* STATED EXERCISE: Scan the material and copy every line in which "context" appears.

* STORED ROWS:

>> Start

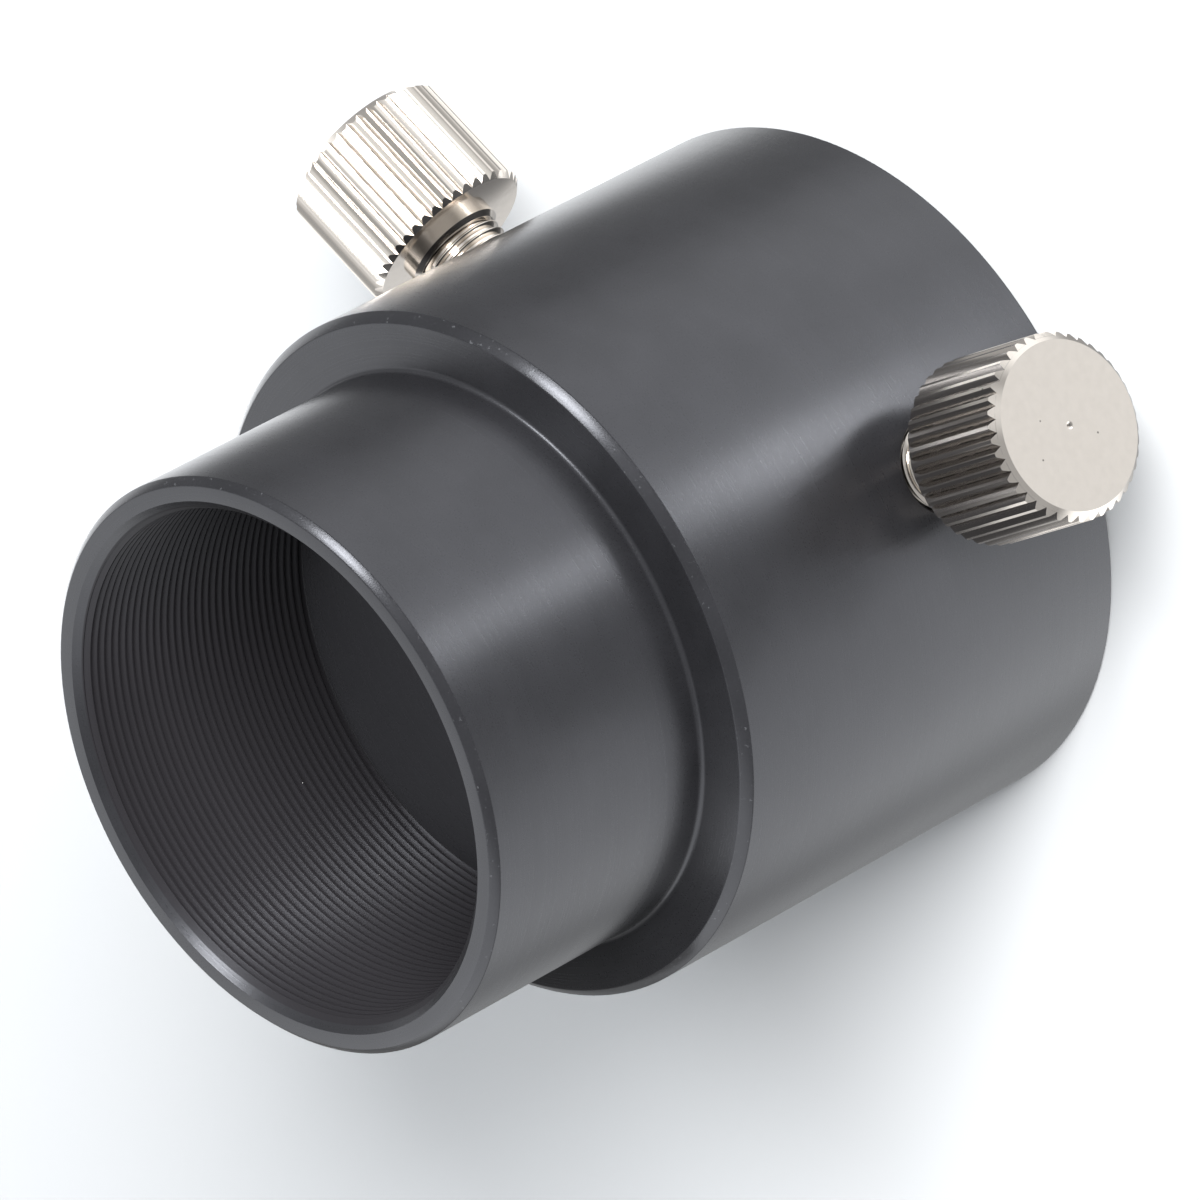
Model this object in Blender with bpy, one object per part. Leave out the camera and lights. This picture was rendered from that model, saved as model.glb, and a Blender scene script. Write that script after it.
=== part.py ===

>> End
>> Start

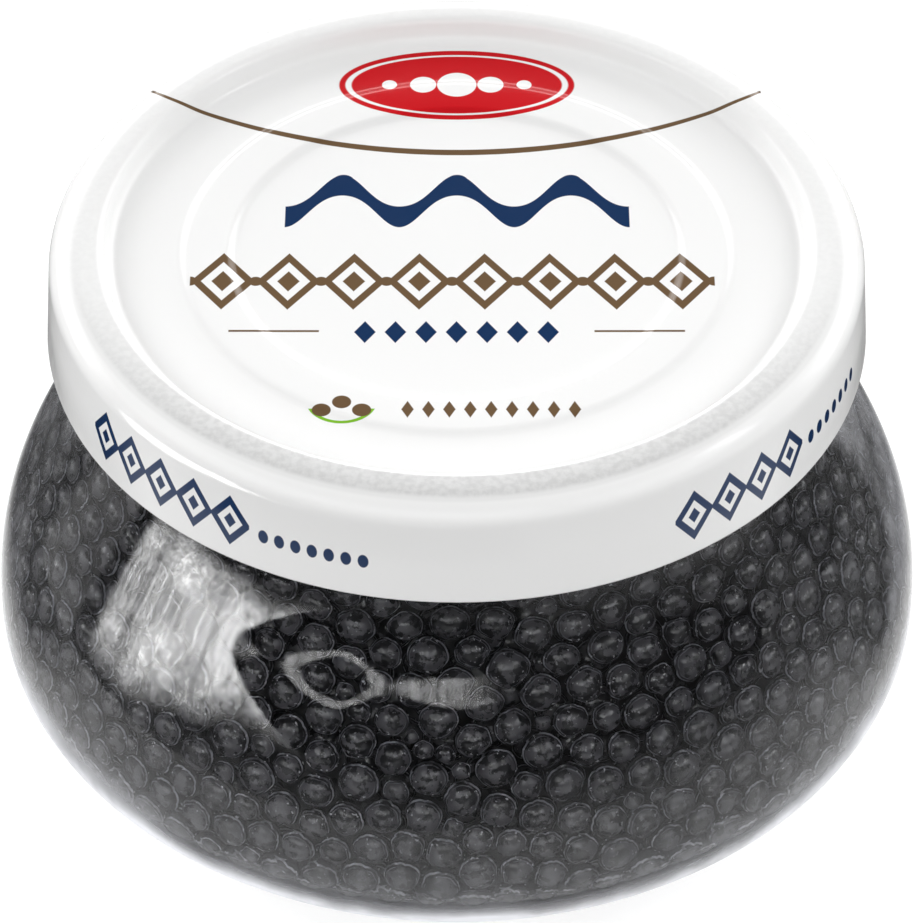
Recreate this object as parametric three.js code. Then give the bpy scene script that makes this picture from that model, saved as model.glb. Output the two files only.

>> End
>> Start

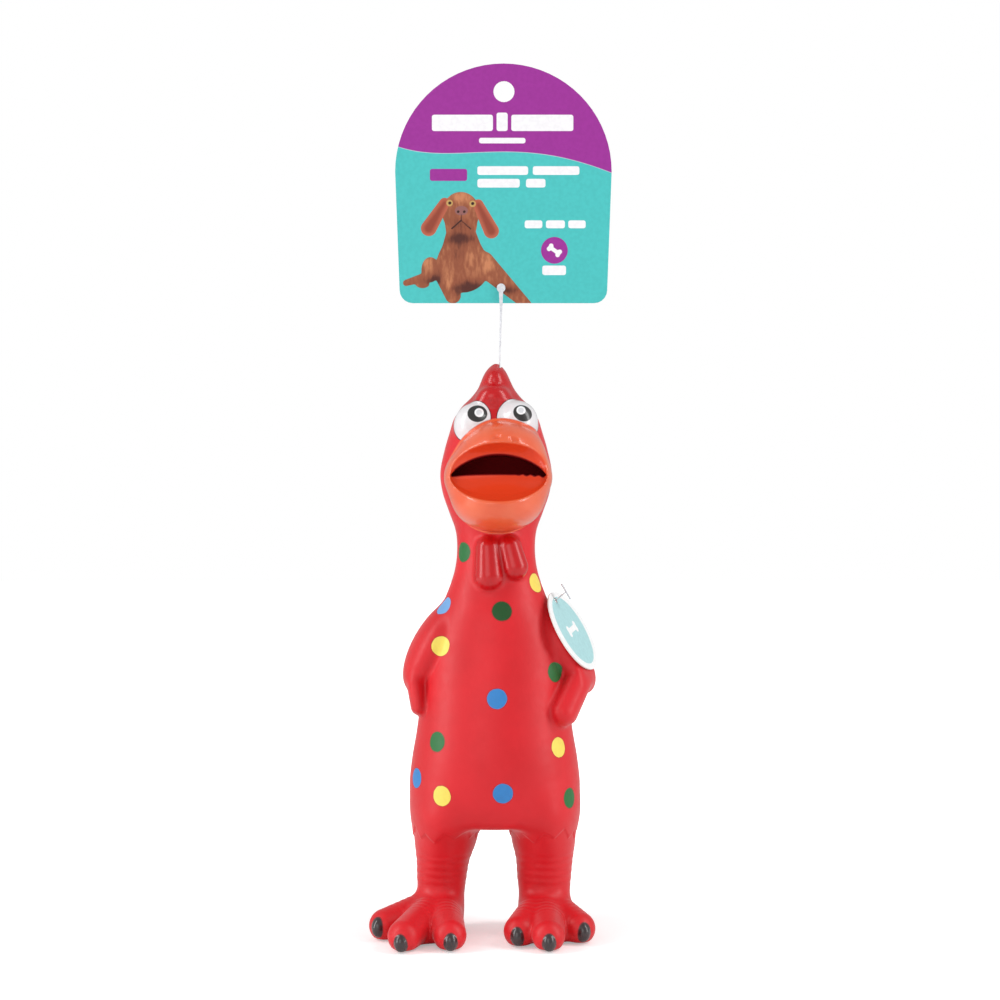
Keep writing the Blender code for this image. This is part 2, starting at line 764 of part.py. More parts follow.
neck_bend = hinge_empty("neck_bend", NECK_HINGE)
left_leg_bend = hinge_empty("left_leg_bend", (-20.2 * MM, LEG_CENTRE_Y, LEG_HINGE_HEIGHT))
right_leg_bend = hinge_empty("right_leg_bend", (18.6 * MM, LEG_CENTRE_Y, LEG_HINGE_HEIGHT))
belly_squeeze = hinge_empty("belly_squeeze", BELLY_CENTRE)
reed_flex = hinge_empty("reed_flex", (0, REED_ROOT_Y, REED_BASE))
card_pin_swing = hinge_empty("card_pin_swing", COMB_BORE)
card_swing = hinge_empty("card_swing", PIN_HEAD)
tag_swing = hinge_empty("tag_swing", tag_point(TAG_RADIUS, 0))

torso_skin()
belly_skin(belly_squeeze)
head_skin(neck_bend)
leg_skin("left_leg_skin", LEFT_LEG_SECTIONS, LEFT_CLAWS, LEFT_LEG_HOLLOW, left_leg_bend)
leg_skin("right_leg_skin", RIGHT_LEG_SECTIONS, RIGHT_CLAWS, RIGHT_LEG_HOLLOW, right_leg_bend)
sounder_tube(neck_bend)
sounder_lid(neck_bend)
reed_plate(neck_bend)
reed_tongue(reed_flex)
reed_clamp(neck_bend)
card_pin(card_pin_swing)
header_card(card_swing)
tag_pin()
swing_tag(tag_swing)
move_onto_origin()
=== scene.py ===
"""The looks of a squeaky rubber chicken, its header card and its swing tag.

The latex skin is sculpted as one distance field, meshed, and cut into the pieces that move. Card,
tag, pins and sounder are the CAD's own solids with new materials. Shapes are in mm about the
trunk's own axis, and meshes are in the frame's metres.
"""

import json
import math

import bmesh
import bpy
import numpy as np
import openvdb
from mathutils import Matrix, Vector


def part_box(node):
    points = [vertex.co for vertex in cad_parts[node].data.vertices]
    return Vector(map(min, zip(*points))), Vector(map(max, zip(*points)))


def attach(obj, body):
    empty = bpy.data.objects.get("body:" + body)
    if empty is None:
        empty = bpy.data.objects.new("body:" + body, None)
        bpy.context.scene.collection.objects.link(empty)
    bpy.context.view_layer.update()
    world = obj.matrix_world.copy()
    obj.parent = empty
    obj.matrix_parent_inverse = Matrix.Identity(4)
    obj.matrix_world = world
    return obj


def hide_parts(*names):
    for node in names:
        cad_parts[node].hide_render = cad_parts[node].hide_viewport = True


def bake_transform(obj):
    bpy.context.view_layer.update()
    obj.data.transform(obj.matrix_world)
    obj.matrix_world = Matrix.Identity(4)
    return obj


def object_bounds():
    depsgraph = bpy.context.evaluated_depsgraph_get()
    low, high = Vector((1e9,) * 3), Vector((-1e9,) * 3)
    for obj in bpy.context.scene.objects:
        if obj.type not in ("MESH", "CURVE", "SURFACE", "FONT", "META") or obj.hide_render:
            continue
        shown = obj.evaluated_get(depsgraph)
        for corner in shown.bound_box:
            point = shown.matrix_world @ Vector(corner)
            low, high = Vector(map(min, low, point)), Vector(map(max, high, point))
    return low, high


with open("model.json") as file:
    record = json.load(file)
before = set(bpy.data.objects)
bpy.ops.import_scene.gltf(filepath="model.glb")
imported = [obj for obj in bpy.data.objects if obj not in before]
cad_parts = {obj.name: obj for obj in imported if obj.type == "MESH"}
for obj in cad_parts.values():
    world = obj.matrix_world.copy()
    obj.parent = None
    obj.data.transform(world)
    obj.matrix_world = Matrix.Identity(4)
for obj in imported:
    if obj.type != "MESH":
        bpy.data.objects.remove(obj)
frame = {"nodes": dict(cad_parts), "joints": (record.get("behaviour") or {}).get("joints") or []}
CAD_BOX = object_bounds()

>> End

* OUTPUT OF THE EXERCISE:
        bpy.context.scene.collection.objects.link(empty)
    bpy.context.view_layer.update()
    bpy.context.view_layer.update()
    depsgraph = bpy.context.evaluated_depsgraph_get()
    for obj in bpy.context.scene.objects:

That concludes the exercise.